Segundo as diretivas europeias não é permitido capturar imaturos, que correspondem aos peixes de dimensão inferior a 15 centímetros. É o caso do carapau, a espécie mais comum em Espinho, tipicamente denominada por “jaquinzinho”. Embora os ambientalistas defendam que a xávega pode dizimar a espécie, Leonor Lêdo da Fonseca, vereadora da Ação Social da Câmara Municipal, explica que o que as redes trazem para terra é “ínfimo e residual”.

“Não acredito que a xávega desapareça por rutura do ecossistema, como muitos preconizam. Acredito mais depressa que acabe por falta de apoio, de dinâmica cultural e turística.”

              A ex-representante do município na Comissão Nacional de Defesa da Arte Xávega explica que os grandes arrastões praticados em alto mar causam danos bem mais prejudiciais para o ambiente. Acontece que, ao classificar a arte xávega, a União Europeia aplicou as mesmas restrições estabelecidas para os restantes tipos de pesca, sem atender às suas especificidades. Os pescadores, que no resto do ano desempenham outras profissões, saíram, por isso, prejudicados. Em anos anteriores, a GNR chegou mesmo a confiscar cabazes de peixe e a autuar os homens com coimas de milhares.

Na xávega, embora seja cumprida a malha definida por lei, “tudo o que vem à rede é peixe”, o que significa que inevitavelmente é pescado grande e pequeno. Além de geograficamente delimitada, esta pesca é sazonal, o que significa que é praticada de março a outubro, com pequenos ajustes mediante as alterações climáticas.

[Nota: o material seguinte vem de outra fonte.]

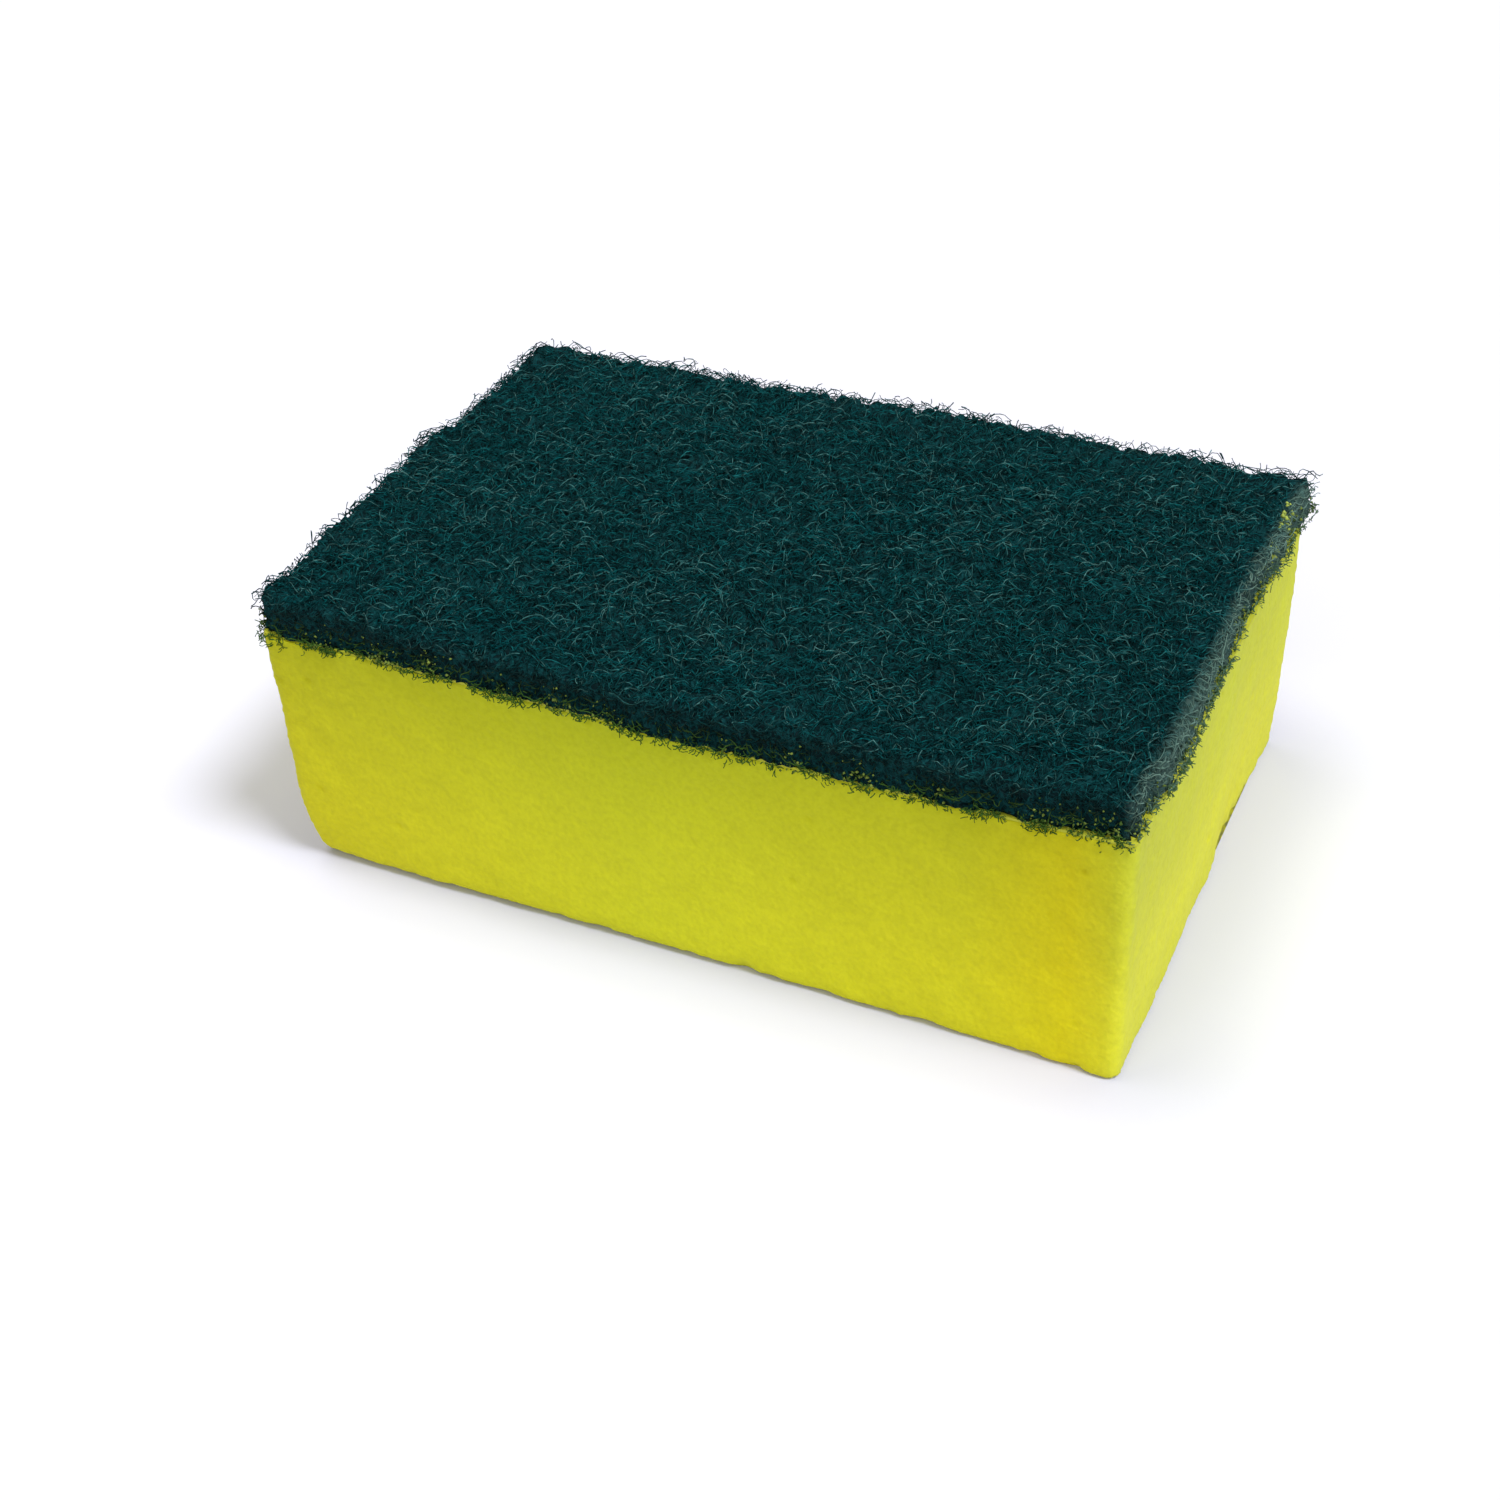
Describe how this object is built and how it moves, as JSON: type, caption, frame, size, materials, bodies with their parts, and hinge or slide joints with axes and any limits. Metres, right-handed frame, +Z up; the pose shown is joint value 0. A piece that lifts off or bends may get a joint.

O potencial turístico desta arte ainda se encontra em desenvolvimento.  No verão, os forasteiros que visitam a cidade deslocam-se voluntariamente à Praia dos Pescadores. Além de apreciarem o ritual, assistem também ao leilão final, ainda hoje realizado em escudos.  Para Leonor Fonseca, trabalhar numa recriação histórica da arte xávega, como era nos seus tempos ancestrais, é uma das medidas turísticas que pode salvar esta arte.

“Nesta época e não perturbando a atividade económica e profissional das companhas, seria fundamental organizar de forma apelativa um dia por mês, onde os turistas pudessem assistir a uma recriação quase à época, inclusive trazendo uma junta de bois.”

Em colaboração com instituições ambientalistas, fiscalizadoras e a Universidade de Coimbra, a Câmara Municipal elaborou um documento, que propunha que pelo menos o primeiro lance pudesse ser pescado sem restrições. Ainda assim, segundo Leonor Fonseca, “nada mudou”.

Uma vez que as companhas de Espinho não têm capacidade para a atribuição de uma doca, o poder local decidiu construir um posto de vendagem. No entanto, apesar dos pescadores realçarem que as bancas deveriam estar em frente aos armazéns, o poder político optou por posicioná-las do lado contrário do passeio. Para não terem de atravessar a rua com todos os riscos de segurança associados, os pescadores acabaram por nunca as utilizar.

Na atualidade, apenas existe uma pessoa capaz de consertar as redes. Apesar da vontade de passar o testemunho, as gerações mais novas não parecem demonstrar interesse em aprender as técnicas mais antigas. Ainda assim, a comunidade conserva a esperança de manter a arte viva. Rui Neto, membro das Rusgas de S. Pedro, reforça que se encontram “num período de transição, de semear a arte xávega”.

Além de uma atividade identitária e singular no mundo, a xávega urge ser protegida enquanto património imaterial. A imagem dos pescadores e dos barcos de meia-lua disposta pelos postais, cartazes e sacos para o turismo não é suficiente para sustentar a sua prática.

Leonor declara que a arte xávega “é um postal lindíssimo, mas tem de deixar de ser só um postal”. A vereadora afirma ainda que o objetivo passa por “fazer dos jaquinzinhos o nosso galo de Barcelos”.